Initial inspection of the Aunty Nellie pit walls identified a structural zone trending northwards towards the CSR prospect.

Past exploration was set to a north-northeast orientated baseline about 30 degrees off the structural trend visible in the pit wall. The structures in the pit wall are dipping steeply to the west.

While previous drilling was dipping towards the west-northwest, this now appears to be poorly orientated to define mineralisation.

The company's drilling in April 2013 to test this concept successfully intersected mineralisation associated with this trend with six of the nine holes drilled north of Aunty Nellie intersecting gold.

This included a 7 metre at 2.65 grams per tonne gold from surface, 15 metres at 1.79g/t gold from 23 metres and 13 metres at 1.55g/t gold from 31 metres, highlighting potential for open pit mining.

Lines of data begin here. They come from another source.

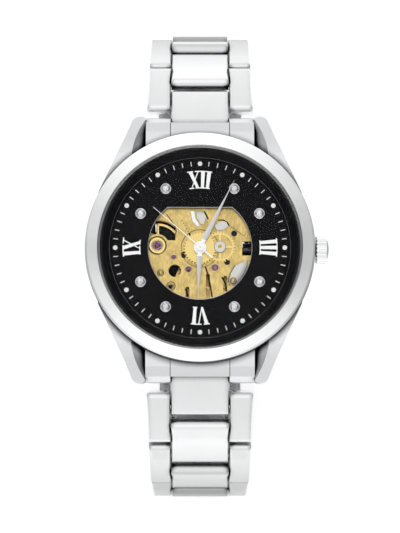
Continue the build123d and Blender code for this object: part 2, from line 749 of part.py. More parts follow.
def save_train():
    """The going train from the barrel to the balance."""
    centre_phase = 0.0
    # Barrel: toothed drum with lid, its arbor turning with the ratchet wheel.
    barrel_phase = mesh_phase(centre_pinion_teeth, centre_phase, barrel_teeth, barrel_angle)
    drum = disc(5.5, 4.72, 5.5)
    drum += slab(gear_face(barrel_teeth, barrel_module, barrel_phase), 5.22, 5.5)
    drum -= ring(5.2, 0.9, 4.86, 5.36)
    drum -= disc(0.9, 4, 6)
    save("barrel_drum", Pos(barrel_x, barrel_y, 0) * drum, head_z)
    spring = spiral_band(1.35, 5.0, 6.0, 0.16, 4.9, 5.32)
    save("mainspring", Pos(barrel_x, barrel_y, 0) * spring, head_z)
    # Centre wheel: pinion at the barrel, wheel above it, tube up to the cannon pinion.
    centre = spoked_wheel(centre_teeth, centre_module, 5.65, 5.83, 0.75, 0.35, 5, 0.35)
    centre += slab(gear_face(centre_pinion_teeth, barrel_module, centre_phase), 5.2, 5.66)
    centre += disc(0.3, 5.2, 8.9)
    centre -= disc(0.2, 3, 10)
    save("center_wheel", centre, head_z)
    # Third wheel.
    third_phase = mesh_phase(centre_teeth, 0.0, third_pinion_teeth, third_angle)
    third_wheel_phase = third_phase
    third = spoked_wheel(third_teeth, third_module, 4.4, 4.56, 0.6, 0.32, 5, 0.3, third_wheel_phase)
    third += slab(gear_face(third_pinion_teeth, centre_module, third_phase), 5.55, 5.92)
    third += disc(0.22, 4.05, 5.95)
    third += disc(0.1, 3.5, 6.9)
    save("third_wheel", Pos(third_x, third_y, 0) * third, head_z)
    # Fourth wheel on the centre axis, carrying the seconds hand.
    fourth_phase = mesh_phase(third_teeth, third_wheel_phase, fourth_pinion_teeth, third_angle + 180)
    fourth = spoked_wheel(fourth_teeth, escape_module, 4.12, 4.26, 0.6, 0.3, 5, 0.28, fourth_phase)
    fourth += slab(gear_face(fourth_pinion_teeth, third_module, fourth_phase), 4.25, 4.62)
    fourth += disc(0.14, 3.5, 9.95)
    save("fourth_wheel", fourth, head_z)
    # Escape wheel: fifteen long hooked teeth.
    escape_phase = mesh_phase(fourth_teeth, fourth_phase, escape_pinion_teeth, escape_angle)
    points = []
    for tooth in range(escape_teeth):
        angle = 360 / escape_teeth * tooth
        points += [polar(1.35, angle), polar(2.0, angle + 5), polar(1.95, angle + 8), polar(1.35, angle + 14)]
    escape_face = outline(points) - spoke_windows(0.45, 1.1, 4, 0.22)
    escape = slab(escape_face, 5.3, 5.44)
    escape += slab(gear_face(escape_pinion_teeth, escape_module, escape_phase), 4.08, 4.4)
    escape += disc(0.13, 4.05, 5.95)
    escape += disc(0.07, 3.5, 6.9)
    save("escape_wheel", Pos(escape_x, escape_y, 0) * escape, head_z)


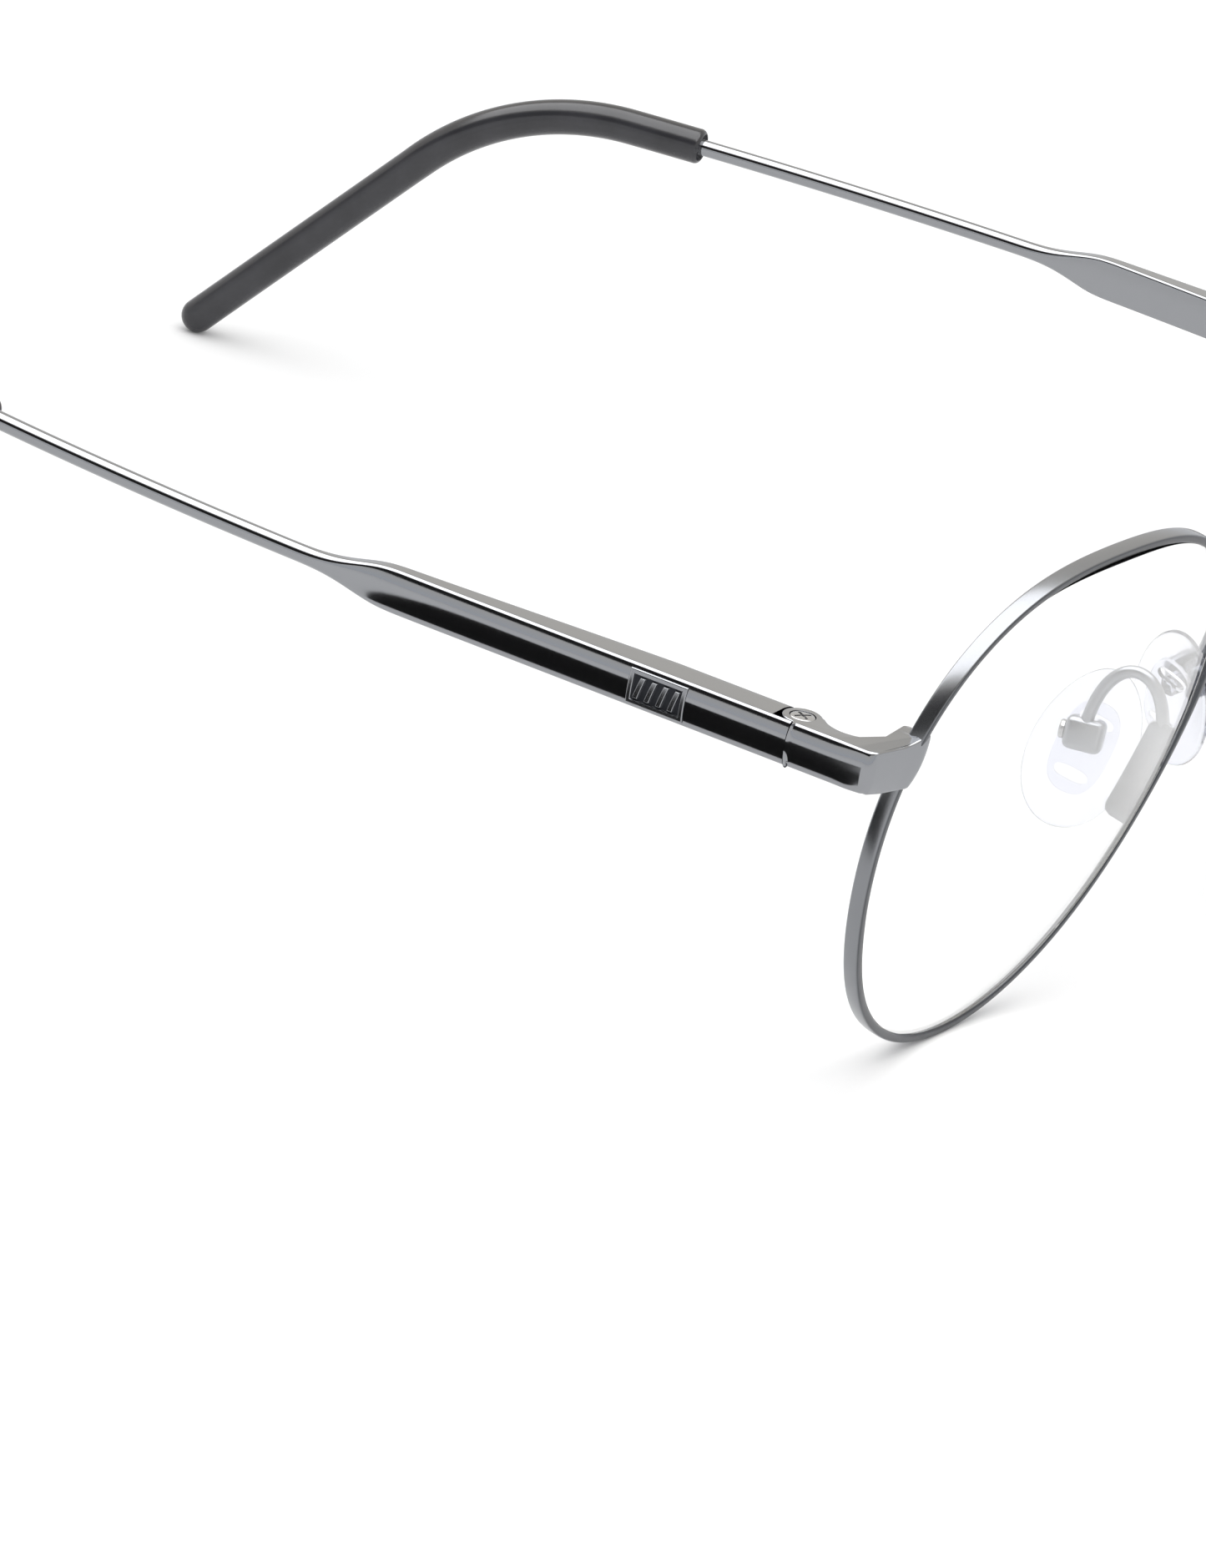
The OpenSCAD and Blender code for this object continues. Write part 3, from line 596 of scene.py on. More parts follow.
def temple_shell(f, sizes):
    """The blade's section carried along the temple's line: its height falls along a cosine over
    the neck, its inner face tapers, and it turns round before the wire."""
    line = TemplePath(f, sizes)
    hinge = f.s.hinge_back
    neck_end = sizes.neck_start + sizes.neck_len
    run = np.concatenate([np.linspace(hinge, sizes.neck_start, 60),
                          np.linspace(sizes.neck_start, neck_end, 40)[1:],
                          np.linspace(neck_end, line.bow_end, 40)[1:],
                          np.linspace(line.bow_end, line.ear_end, 20)[1:],
                          np.linspace(line.ear_end, line.length - 9.5, 6)[1:]])
    place, outward, up = line.at(run)
    wire = line.wire_r
    outer = wire + 0.03
    loops = []
    for y in run:
        neck = float(ease((y - sizes.neck_start) / sizes.neck_len))
        half = wire + (f.s.blade_h / 2 - wire) * (1 - neck)
        taper = np.clip((y - sizes.taper_start) / (neck_end - 6 - sizes.taper_start), 0, 1)
        inner = outer - sizes.blade_t + (sizes.blade_t - 2 * wire - 0.1) * (taper * 0.86 + 0.14 * ease(taper))
        roundness = float(ease((y - sizes.neck_start - 1.5) / (sizes.neck_len - 2)))
        crown = f.s.crown_r - (f.s.crown_r - 1.6 * half) * roundness * 0.4
        loops.append(blade_section(outer - 0.03 * roundness, inner, half, max(crown, half * 1.15),
                                   min(f.s.edge_r, half * 0.5), wire, roundness))
    return Shell(sweep(place, outward, up, np.stack(loops)))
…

The detailed mapping and associated sample analysis work further supports this concept, generating an understanding of the deformation history of the area and concluding mineralisation to be associated with N-S to NNW - SSE trending D3 structures, structures, which have been truncated by NNE-SSW trending D4 (Springfield-Venn Fault orientation) shearing.

In some instances D3 structures may have been reactivated during the D4 deformation.

The thesis study also confirmed that gold mineralisation was hosted in variable lithology's though it noted the dacites within the predominantly ultramafic package that have been impacted by the D3 event, display brittle fracturing which hosts gold and sulphide mineralisation.

For this reason the more robust 'ore' mineralisation is expected to be within D3 structural zones where brittle rocks, such as the dacites in Granny Venn, are found.

Interestingly review of the historic CSR logging indicates dacite is likely to be hosting the better grade gold mineralisation.


Stratum will be well-placed to generate cash flows at East Menzies if the potential to expand the historically mined area is realised.

In the late-1990's the Granny Venn and Aunty Nellie were mined for a total of 532,000 tonnes of ore grading 3.52g/t, which was milled at the Paddington Gold Mill.

This was achieved at a time when the gold price was around US$300 - and even lower.

If Stratum can identify ore tonnage at this similar grade between these pits and join them together, and there are early indications that this is possible, then not only will Paddington's be interested in the plus 3g/t ore, but also other mills in the area.

This provides Stratum with the opportunity for milling agreements, at a time when the gold price is more than four-times higher than during the time of past production.

Stratum could therefore look to transition into a self-funded explorer.